While attending an energy conference in Russia this week, Morales said he would consider granting asylum to Snowden if requested. His speech was apparently what called for suspicion.

Bolivian Defense Minister Ruben Saavedra said the US State Department may have been behind the decisions to not allow Morales’ plane to land in Portugal or fly over French air space.

“We have the suspicion that they (the two European governments) were used by a foreign power, in this case the United States, as a way of intimidating the Bolivian state and President Evo Morales,” he said.

The whole world seems to be against Snowden who is fast running out of options as countries in Latin America, Asia and Europe have spurned his asylum requests despite a call by Venezuela for the world to protect the former US spy agency contractor.

Snowden who revealed the secret US electronic surveillance programme, PRISM, has applied for political asylum in more than a dozen countries in his search for safety from prosecution in the United States, but none has given him a green light.

The 30-year-old American is in legal limbo in the transit area of Moscow’s Sheremetyevo airport, unable to fly out because he has no legal travel documents and also has no Russian visa to leave the airport.

Russia would have been a go for him after Russian President Vladimir Putin said he could stay provided he was going to stop publishing further US secrets, saying Snowden should stop “harming our American partners”. Snowden however blew that chance on Monday after breaking a nine-day silence since arriving in Moscow from Hong Kong, challenging Washington by saying he was free to publish more about its programmes and that he was being illegally persecuted.

But while country after country denied his asylum requests on technical grounds, Venezuela, part of an alliance of leftist governments in Latin America, said it was time to stop berating a man who has “done something very important for humanity”.

“He deserves the world’s protection,” President Nicolas Maduro told Reuters during a visit to Moscow for a meeting of gas exporting countries.

“He has a right to protection because the United States in its actions is persecuting him … Why are they persecuting him? What has he done? Did he launch a missile and kill someone? Did he rig a bomb and kill someone? No. He is preventing war.”

Maduro said he would consider an asylum application. He later had talks with Putin but neither leader said whether they had discussed Snowden.
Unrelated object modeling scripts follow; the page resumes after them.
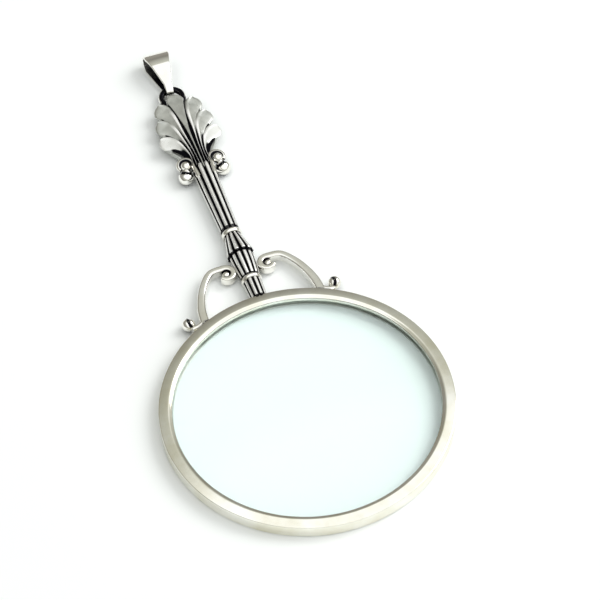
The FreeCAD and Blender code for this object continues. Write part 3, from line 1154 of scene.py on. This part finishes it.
@dataclass
class PalmetteLeaf:
    """The cast palmette with seven lobes over a dark ground."""

    reach: Tuple[float, ...] = (0.0, 2.3 * MM, 3.05 * MM, 3.45 * MM)
    place: Tuple[float, ...] = (1.0, 0.815, 0.61, 0.4)
    tip_r: Tuple[float, ...] = (1.35 * MM, 1.5 * MM, 1.5 * MM, 1.4 * MM)
    height: Tuple[float, ...] = (1.0, 0.85, 0.7, 0.55)
    root_steps: Tuple[float, ...] = (-1.0 * MM, -0.6 * MM, -0.15 * MM, 0.25 * MM)
    root_apart: float = 0.48 * MM
    root_half: float = 0.09 * MM
    rib_power: float = 2.1
    middle_power: float = 3.1
    swelling: float = 0.9
    ground_root_half: float = 0.306 * MM
    ground_power: float = 1.15
    ground_below: float = 0.34 * MM
    ground_rise: float = 0.1 * MM
    root_height: float = 0.6
    tip_drop: float = 0.3
    tip_sink: float = 0.16 * MM
    bend_reach: float = 0.22
    bend_place: float = 0.62
    least_height: float = 0.05 * MM
    back_narrowing: float = 0.97
    back_tone: float = 0.3
    across: int = 36
    along: int = 48
    tip_steps: int = 16

    def lobes(self) -> List[Lobe]:
        """Place the middle lobe and the three on the right.

        Returns:
            The lobes, from the middle outwards.
        """
        root, end = span("shaft")[1].y, span("palmette_leaf")[1].y
        out: List[Lobe] = []
        for rank, (x, share, r) in enumerate(zip(self.reach, self.place, self.tip_r)):
            y = min(root + share * (end - root), end - r)
            out.append(Lobe(rank, Vector((x, y, 0)), r, self.height[rank]))
        return out

    def line(self, lobe: Lobe, t: float) -> Tuple[Vector, Vector]:
        """Find a place on a lobe's centre line.

        Args:
            lobe: the lobe.
            t: share of the way from root to tip.

        Returns:
            The point and the unit direction.
        """
        root_y = span("shaft")[1].y + self.root_steps[lobe.rank]
        start = Vector((self.root_apart * lobe.rank, root_y, 0))
        bend_y = root_y + self.bend_place * (lobe.tip.y - root_y)
        bend = Vector((self.bend_reach * lobe.tip.x, bend_y, 0))
        point = start * (1 - t) ** 2 + bend * (2 * t * (1 - t)) + lobe.tip * t ** 2
        way = (bend - start) * (1 - t) + (lobe.tip - bend) * t
        return point, way.normalized()

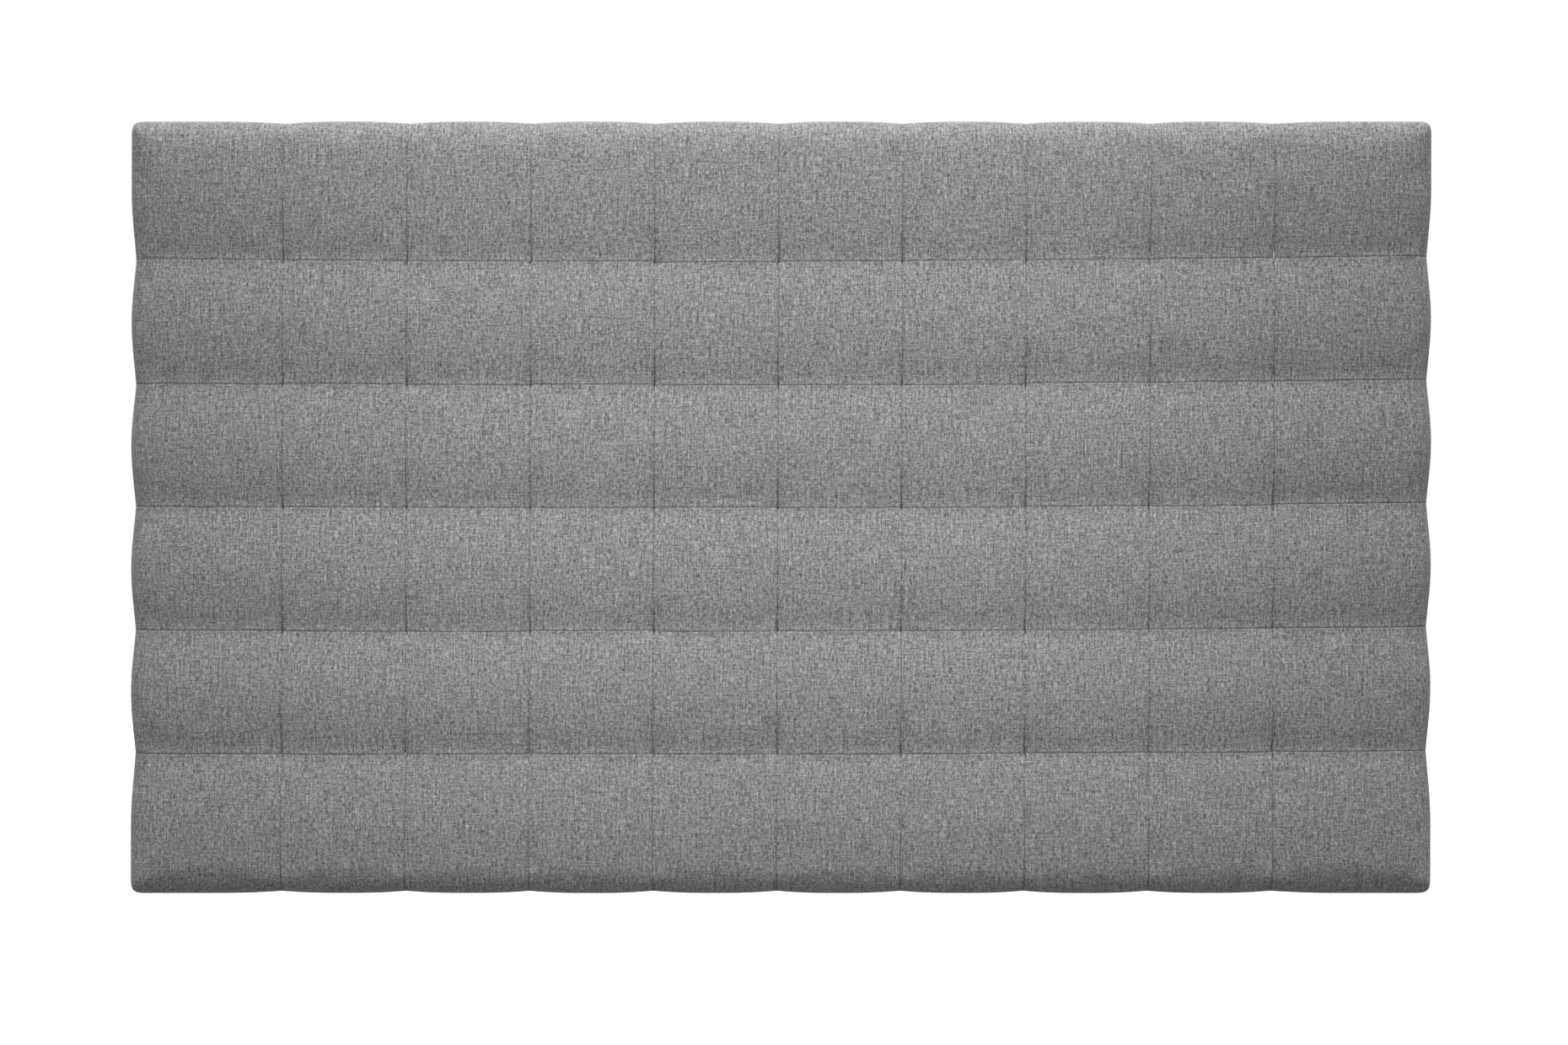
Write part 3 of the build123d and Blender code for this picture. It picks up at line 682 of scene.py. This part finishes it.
front_now = cover_points[: count_x * count_z].reshape(count_z, count_x, 3)
slope_x, slope_z = np.gradient(front_now, axis=1), np.gradient(front_now, axis=0)
outwards = np.cross(slope_x, slope_z)
outwards /= np.linalg.norm(outwards, axis=2, keepdims=True)
pad_front = front_now - (CLOTH_ROOM + DENT_ROOM * dimple)[:, :, None] * outwards
foam_x = on_foam(grid_x, turn_x, (panel_low.x, panel_high.x), (foam_low.x, foam_high.x))
foam_z = on_foam(grid_z, turn_z, (panel_low.z, panel_high.z), (foam_low.z, foam_high.z))
past_x = foam_x - np.clip(foam_x, foam_low.x + FOAM_RADIUS, foam_high.x - FOAM_RADIUS)
past_z = foam_z - np.clip(foam_z, foam_low.z + FOAM_RADIUS, foam_high.z - FOAM_RADIUS)
pad_back_x = foam_x[None, :] - past_x[None, :] * (1 - keep)
pad_back_z = foam_z[:, None] - past_z[:, None] * (1 - keep)
foam_drop = FOAM_RADIUS - np.sqrt(np.maximum(FOAM_RADIUS**2 - (most * FOAM_RADIUS / EDGE_RADIUS) ** 2, 0))
pad_back_y = np.maximum(foam_front + foam_drop, pad_front[:, :, 1] + LEAST_PAD)
pad_back = np.stack([pad_back_x, pad_back_y, pad_back_z], axis=-1)
print("wadding up to", round(float((pad_back_y - pad_front[:, :, 1]).max()) * 1000, 1), "mm thick")

# %% [markdown]
# The two surfaces are joined into closed pads, one to a square. Round the edge a pad also gets rings of
# points that go back along the side of the frame.

# %% Wadding pads
SIDE_STEPS = 4


def thinned(marks, count):
    """Every third grid line, and all that lie on a seam."""
    return np.array(sorted(set(range(0, count, GRID_STRIDE)) | set(marks) | {count - 1}))


def with_sides(grid, depth_end, steps):
    """A grid's points, and its outer line repeated straight back to a depth."""
    edge = loop_around(grid)
    points = [grid.reshape(-1, 3)]
    for step in range(1, steps + 1):
        ring = edge.copy()
        ring[:, 1] += (depth_end - edge[:, 1]) * step / steps
        points.append(ring)
    return np.concatenate(points)


kept_x, kept_z = thinned(column_marks, count_x), thinned(row_marks, count_z)
wad_outer, wad_inner = pad_front[np.ix_(kept_z, kept_x)], pad_back[np.ix_(kept_z, kept_x)]
wad_across, wad_up = len(kept_x), len(kept_z)
wad_loop = loop_around(numbered(wad_across, wad_up))
outer_points = with_sides(wad_outer, WAD_END, SIDE_STEPS)
inner_points = with_sides(wad_inner, WAD_END, SIDE_STEPS)
wad_front_faces = grid_faces(wad_across, wad_up)
wad_bands = band_faces(ring_lines(wad_loop, wad_across * wad_up, SIDE_STEPS))
wad_faces = np.concatenate([wad_front_faces, *wad_bands])
front_cells = cell_of(kept_z[:-1], row_marks)[:, None] * COLUMNS + cell_of(kept_x[:-1], column_marks)[None, :]
loop_cells = loop_around(np.pad(front_cells, ((0, 1), (0, 1)), mode="edge"))
low_half = np.arange(len(wad_loop)) < (wad_across - 1) + (wad_up - 1)
loop_cells = np.where(low_half, loop_cells, np.roll(loop_cells, -1))
wad_cells = np.concatenate([front_cells.ravel(), *[loop_cells] * SIDE_STEPS])


def closed_pads():
    """Points and faces of all pads: both surfaces of each square, closed round their edge."""
    points, faces = [], []
    for cell in range(ROWS * COLUMNS):
        own = wad_faces[wad_cells == cell]
        used, local = np.unique(own, return_inverse=True)
        local = local.reshape(-1, 4)
        start, count = sum(map(len, points)), len(used)
        points += [outer_points[used], inner_points[used]]
        edges = np.stack([local, np.roll(local, -1, axis=1)], axis=-1).reshape(-1, 2)
        known = set(map(tuple, edges.tolist()))
        rims = [(a, b) for a, b in known if (b, a) not in known]
        faces += (local + start).tolist() + (local[:, ::-1] + start + count).tolist()
        faces += [(b + start, a + start, a + start + count, b + start + count) for a, b in rims]
    return np.concatenate(points), faces


wadding = mesh_object("wadding_pads", *closed_pads())
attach(wadding, "headboard")
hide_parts("wadding_squares")
print("wadding", len(wadding.data.polygons), "faces")

# %% [markdown]
# The foam is one slab, 30 mm thick, with rounded edges. Where a twine pulls the cloth deepest it presses
# a dent into the foam, so the slab takes its front from the inner surface of the wadding, and its sides
# go straight back to the plywood.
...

Snowden’s request for safety in Ecuador, which has sheltered the founder of antisecrecy group WikiLeaks Julian Assange in its London embassy for more than a year, has seemingly ended as Ecuador’s President Rafael Correa said on Sunday that Snowden’s fate was in Russia’s hands because Ecuador could not consider the plea until he reached his country’s territory or one of its embassies.

Bolivian President Evo Morales, also in Moscow for the gas conference, told Russia’s RT television that his country would consider an asylum request but had not yet received one.